[Exercise requirements] Beneath this instruction is a block of data; output from it exactly the lines that run from the one containing "outside = wall_board + seal_gap" through the one containing "return low, high", inclusive.

★ ★ ★ ★ ★ ★ ★

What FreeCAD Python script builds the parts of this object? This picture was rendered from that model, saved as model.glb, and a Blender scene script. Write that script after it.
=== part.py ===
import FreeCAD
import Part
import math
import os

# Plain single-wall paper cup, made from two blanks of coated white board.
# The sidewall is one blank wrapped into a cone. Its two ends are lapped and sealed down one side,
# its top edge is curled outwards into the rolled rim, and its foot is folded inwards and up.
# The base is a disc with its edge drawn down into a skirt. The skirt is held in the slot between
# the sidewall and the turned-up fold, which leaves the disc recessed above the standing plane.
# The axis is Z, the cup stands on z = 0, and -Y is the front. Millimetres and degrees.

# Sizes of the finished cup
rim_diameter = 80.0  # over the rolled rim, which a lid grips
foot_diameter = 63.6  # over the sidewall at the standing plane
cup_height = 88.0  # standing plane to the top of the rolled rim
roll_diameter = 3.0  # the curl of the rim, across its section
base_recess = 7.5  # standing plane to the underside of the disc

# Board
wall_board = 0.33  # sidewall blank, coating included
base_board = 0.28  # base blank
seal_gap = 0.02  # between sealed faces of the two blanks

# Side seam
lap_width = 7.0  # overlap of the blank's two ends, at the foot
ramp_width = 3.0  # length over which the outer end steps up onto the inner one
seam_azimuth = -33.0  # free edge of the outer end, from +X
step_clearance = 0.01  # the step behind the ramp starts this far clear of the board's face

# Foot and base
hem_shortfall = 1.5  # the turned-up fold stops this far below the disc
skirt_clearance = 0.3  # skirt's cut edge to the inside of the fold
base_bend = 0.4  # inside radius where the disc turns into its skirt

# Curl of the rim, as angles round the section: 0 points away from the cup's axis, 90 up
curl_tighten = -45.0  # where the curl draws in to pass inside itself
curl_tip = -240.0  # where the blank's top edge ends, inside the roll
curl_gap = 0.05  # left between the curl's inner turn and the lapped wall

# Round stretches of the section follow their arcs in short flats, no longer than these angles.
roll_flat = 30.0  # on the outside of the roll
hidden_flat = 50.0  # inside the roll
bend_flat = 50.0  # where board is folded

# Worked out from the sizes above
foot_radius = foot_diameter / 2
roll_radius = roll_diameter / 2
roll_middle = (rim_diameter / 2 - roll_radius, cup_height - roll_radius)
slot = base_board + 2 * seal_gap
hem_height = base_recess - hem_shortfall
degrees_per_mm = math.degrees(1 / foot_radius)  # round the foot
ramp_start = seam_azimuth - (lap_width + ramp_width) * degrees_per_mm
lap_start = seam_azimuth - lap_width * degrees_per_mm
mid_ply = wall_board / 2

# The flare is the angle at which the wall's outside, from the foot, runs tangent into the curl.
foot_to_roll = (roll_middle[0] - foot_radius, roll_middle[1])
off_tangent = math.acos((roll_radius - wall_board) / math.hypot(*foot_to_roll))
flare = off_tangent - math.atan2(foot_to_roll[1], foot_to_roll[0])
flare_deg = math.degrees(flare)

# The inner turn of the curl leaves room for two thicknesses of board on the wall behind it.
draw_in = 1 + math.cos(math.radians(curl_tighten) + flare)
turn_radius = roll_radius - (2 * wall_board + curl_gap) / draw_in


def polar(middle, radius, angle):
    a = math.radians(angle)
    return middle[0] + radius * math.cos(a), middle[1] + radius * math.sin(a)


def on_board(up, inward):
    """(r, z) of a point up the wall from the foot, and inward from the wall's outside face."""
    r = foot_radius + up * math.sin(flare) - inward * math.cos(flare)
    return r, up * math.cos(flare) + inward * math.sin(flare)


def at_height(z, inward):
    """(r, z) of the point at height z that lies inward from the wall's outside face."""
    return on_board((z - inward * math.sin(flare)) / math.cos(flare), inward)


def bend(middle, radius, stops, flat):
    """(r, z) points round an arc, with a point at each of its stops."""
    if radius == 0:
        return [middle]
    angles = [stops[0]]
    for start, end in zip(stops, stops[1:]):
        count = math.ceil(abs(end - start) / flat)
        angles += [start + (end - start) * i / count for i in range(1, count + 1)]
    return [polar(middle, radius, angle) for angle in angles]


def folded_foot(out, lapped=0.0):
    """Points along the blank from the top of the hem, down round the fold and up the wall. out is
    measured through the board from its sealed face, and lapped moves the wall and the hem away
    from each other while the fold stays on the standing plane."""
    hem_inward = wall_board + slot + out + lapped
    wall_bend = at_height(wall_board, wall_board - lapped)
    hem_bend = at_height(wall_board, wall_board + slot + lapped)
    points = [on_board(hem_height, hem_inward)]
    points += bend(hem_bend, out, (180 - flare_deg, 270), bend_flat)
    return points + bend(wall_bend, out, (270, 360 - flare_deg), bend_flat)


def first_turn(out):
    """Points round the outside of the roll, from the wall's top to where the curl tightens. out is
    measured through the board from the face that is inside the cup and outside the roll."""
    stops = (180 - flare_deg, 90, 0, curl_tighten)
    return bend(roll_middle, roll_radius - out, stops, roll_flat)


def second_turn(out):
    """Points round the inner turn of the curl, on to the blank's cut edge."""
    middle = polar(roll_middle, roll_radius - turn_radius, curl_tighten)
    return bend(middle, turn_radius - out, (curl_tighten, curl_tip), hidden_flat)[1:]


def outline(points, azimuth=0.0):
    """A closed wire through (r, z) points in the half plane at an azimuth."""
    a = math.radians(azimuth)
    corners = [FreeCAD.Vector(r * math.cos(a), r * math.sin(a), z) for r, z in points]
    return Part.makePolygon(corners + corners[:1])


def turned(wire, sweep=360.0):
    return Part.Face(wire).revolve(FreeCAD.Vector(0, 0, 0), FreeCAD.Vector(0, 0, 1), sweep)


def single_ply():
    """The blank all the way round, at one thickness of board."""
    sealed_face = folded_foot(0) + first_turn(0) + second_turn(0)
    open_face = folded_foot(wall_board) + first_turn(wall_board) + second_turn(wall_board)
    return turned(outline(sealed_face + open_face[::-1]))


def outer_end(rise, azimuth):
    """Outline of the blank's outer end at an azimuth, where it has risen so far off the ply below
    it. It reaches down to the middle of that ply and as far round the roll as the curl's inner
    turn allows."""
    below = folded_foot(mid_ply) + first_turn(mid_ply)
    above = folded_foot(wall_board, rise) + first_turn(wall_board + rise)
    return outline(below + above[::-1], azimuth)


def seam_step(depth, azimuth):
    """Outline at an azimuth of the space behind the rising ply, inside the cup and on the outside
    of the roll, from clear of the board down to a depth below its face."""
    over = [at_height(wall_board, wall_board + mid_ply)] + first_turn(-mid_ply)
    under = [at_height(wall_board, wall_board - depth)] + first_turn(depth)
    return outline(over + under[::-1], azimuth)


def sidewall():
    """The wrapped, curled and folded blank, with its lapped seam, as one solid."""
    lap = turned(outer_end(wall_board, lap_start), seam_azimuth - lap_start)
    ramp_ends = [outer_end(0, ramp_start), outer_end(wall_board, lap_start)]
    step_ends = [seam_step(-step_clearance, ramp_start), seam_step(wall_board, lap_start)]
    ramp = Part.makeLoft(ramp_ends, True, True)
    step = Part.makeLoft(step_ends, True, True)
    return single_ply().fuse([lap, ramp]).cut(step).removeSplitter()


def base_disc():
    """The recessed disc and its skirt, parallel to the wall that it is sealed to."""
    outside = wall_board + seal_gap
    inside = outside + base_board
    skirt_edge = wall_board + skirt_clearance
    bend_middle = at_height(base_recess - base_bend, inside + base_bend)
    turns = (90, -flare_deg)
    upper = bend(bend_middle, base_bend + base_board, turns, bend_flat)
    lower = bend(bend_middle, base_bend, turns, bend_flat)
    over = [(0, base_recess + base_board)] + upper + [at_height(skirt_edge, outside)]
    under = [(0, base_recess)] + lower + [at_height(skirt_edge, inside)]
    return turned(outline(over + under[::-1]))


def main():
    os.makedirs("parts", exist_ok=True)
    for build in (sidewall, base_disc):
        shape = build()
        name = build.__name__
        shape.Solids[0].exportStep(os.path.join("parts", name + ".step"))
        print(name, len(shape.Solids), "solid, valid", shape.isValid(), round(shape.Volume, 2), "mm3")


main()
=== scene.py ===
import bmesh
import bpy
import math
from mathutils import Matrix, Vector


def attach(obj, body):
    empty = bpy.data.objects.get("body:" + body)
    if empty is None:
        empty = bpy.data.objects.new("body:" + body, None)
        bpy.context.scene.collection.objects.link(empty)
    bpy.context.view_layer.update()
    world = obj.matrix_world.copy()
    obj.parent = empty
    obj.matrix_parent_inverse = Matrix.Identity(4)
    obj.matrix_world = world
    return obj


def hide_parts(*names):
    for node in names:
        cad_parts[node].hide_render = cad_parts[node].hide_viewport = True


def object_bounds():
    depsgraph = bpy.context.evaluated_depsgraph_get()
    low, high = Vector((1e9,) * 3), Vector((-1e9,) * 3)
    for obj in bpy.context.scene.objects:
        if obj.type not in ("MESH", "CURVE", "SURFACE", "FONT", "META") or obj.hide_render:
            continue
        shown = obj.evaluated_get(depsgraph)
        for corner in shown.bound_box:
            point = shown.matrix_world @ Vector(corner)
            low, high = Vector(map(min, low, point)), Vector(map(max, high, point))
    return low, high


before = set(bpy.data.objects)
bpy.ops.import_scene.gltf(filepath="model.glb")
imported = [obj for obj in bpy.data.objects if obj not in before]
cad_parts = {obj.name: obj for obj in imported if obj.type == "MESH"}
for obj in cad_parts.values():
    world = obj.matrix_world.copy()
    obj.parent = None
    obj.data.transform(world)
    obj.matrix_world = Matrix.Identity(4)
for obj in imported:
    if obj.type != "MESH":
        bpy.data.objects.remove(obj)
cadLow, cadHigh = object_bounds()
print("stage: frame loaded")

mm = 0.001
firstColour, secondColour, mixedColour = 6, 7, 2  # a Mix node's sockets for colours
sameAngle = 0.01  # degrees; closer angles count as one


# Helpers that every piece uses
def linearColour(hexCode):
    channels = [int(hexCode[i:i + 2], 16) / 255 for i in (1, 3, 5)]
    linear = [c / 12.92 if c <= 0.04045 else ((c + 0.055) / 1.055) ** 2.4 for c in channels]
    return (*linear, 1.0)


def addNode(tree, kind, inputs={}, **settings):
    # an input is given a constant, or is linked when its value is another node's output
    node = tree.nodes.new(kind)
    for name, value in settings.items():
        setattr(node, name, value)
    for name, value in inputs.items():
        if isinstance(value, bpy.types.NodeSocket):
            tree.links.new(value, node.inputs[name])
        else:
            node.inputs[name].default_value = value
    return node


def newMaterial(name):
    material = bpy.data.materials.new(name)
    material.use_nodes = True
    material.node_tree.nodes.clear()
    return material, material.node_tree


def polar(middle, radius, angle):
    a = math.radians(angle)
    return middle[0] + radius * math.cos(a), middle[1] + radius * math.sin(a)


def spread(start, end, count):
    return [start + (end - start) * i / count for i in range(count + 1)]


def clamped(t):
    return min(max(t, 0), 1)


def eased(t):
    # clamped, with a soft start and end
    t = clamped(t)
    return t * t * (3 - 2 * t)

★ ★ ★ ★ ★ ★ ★

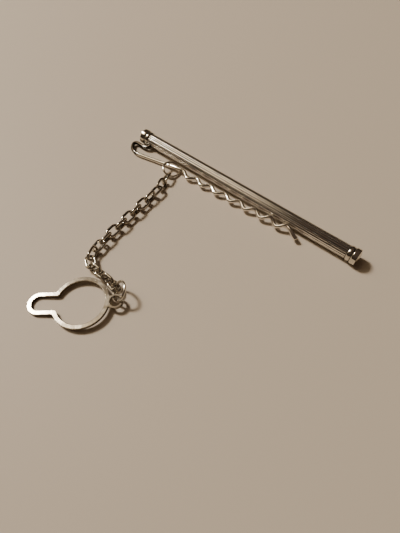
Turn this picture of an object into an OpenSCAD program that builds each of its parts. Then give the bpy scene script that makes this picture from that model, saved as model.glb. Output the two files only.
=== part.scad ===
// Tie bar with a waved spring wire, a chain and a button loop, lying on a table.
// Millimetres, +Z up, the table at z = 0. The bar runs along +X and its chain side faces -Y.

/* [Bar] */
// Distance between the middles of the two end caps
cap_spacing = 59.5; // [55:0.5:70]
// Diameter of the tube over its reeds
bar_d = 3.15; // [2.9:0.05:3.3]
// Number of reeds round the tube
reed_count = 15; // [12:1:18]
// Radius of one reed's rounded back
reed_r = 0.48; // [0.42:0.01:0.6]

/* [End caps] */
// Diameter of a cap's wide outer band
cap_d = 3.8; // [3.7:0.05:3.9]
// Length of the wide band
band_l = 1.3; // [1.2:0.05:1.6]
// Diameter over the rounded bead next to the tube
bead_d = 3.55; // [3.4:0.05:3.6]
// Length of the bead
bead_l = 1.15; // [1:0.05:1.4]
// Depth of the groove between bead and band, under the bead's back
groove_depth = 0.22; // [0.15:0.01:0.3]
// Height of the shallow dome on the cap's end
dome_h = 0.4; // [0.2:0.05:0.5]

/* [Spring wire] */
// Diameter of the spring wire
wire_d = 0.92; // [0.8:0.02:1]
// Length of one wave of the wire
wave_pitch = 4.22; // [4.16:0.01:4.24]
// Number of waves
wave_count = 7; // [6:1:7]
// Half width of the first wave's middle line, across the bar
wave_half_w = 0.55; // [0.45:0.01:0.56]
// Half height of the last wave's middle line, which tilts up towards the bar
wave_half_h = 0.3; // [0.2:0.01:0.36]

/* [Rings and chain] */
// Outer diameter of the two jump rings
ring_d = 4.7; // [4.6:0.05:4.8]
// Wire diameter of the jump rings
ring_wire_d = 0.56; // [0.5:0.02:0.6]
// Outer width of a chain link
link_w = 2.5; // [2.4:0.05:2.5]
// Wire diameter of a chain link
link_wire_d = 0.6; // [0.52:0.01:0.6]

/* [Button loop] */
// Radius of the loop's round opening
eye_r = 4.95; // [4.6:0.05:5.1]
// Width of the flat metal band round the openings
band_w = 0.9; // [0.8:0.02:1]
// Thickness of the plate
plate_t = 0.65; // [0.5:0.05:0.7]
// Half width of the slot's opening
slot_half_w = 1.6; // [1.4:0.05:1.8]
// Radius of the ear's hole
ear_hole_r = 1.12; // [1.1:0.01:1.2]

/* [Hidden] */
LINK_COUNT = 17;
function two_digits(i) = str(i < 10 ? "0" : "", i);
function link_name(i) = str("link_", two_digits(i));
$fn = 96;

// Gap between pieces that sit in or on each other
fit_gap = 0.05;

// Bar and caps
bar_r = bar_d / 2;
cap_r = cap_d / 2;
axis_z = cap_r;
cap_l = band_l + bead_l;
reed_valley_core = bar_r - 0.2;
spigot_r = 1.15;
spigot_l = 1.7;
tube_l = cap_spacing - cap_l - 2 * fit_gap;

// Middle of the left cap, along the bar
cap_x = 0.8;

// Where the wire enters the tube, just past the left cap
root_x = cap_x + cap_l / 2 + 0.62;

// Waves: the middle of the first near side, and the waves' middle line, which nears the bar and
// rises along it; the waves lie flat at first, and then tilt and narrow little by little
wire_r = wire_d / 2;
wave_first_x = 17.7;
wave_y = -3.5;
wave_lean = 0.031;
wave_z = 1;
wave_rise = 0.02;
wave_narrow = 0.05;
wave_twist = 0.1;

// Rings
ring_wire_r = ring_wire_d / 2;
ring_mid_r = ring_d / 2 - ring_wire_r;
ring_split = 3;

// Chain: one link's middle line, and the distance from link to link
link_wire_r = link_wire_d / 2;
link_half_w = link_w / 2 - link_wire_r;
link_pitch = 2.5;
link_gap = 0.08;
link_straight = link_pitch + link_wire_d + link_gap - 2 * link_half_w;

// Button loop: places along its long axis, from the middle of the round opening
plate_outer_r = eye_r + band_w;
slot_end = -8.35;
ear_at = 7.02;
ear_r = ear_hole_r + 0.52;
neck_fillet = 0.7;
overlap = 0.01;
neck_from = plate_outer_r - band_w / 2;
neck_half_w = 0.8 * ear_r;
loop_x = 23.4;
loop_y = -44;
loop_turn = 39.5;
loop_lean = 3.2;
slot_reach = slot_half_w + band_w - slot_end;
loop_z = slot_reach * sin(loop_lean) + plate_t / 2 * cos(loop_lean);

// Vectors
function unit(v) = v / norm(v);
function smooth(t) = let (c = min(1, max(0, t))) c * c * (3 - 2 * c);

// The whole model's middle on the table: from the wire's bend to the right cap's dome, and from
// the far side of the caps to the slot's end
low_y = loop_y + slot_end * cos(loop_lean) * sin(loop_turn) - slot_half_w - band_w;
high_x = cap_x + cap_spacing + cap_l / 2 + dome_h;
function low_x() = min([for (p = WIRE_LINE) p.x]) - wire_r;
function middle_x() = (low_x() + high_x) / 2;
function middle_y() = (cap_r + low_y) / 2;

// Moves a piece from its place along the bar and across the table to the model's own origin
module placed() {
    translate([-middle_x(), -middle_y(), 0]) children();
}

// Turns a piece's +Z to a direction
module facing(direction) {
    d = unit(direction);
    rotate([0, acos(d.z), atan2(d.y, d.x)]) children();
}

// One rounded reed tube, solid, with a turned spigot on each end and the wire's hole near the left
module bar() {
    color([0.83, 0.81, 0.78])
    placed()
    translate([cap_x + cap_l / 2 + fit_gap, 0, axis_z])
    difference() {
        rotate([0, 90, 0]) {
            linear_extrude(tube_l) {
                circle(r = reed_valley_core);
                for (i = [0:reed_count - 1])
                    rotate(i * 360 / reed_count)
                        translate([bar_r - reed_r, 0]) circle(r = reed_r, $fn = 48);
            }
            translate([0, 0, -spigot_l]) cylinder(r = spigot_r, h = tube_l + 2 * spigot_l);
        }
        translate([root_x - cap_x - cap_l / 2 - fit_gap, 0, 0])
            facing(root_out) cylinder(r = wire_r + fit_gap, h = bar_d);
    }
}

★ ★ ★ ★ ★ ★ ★

[Exercise response]
    outside = wall_board + seal_gap
    inside = outside + base_board
    skirt_edge = wall_board + skirt_clearance
    bend_middle = at_height(base_recess - base_bend, inside + base_bend)
    turns = (90, -flare_deg)
    upper = bend(bend_middle, base_bend + base_board, turns, bend_flat)
    lower = bend(bend_middle, base_bend, turns, bend_flat)
    over = [(0, base_recess + base_board)] + upper + [at_height(skirt_edge, outside)]
    under = [(0, base_recess)] + lower + [at_height(skirt_edge, inside)]
    return turned(outline(over + under[::-1]))


def main():
    os.makedirs("parts", exist_ok=True)
    for build in (sidewall, base_disc):
        shape = build()
        name = build.__name__
        shape.Solids[0].exportStep(os.path.join("parts", name + ".step"))
        print(name, len(shape.Solids), "solid, valid", shape.isValid(), round(shape.Volume, 2), "mm3")


main()
=== scene.py ===
import bmesh
import bpy
import math
from mathutils import Matrix, Vector


def attach(obj, body):
    empty = bpy.data.objects.get("body:" + body)
    if empty is None:
        empty = bpy.data.objects.new("body:" + body, None)
        bpy.context.scene.collection.objects.link(empty)
    bpy.context.view_layer.update()
    world = obj.matrix_world.copy()
    obj.parent = empty
    obj.matrix_parent_inverse = Matrix.Identity(4)
    obj.matrix_world = world
    return obj


def hide_parts(*names):
    for node in names:
        cad_parts[node].hide_render = cad_parts[node].hide_viewport = True


def object_bounds():
    depsgraph = bpy.context.evaluated_depsgraph_get()
    low, high = Vector((1e9,) * 3), Vector((-1e9,) * 3)
    for obj in bpy.context.scene.objects:
        if obj.type not in ("MESH", "CURVE", "SURFACE", "FONT", "META") or obj.hide_render:
            continue
        shown = obj.evaluated_get(depsgraph)
        for corner in shown.bound_box:
            point = shown.matrix_world @ Vector(corner)
            low, high = Vector(map(min, low, point)), Vector(map(max, high, point))
    return low, high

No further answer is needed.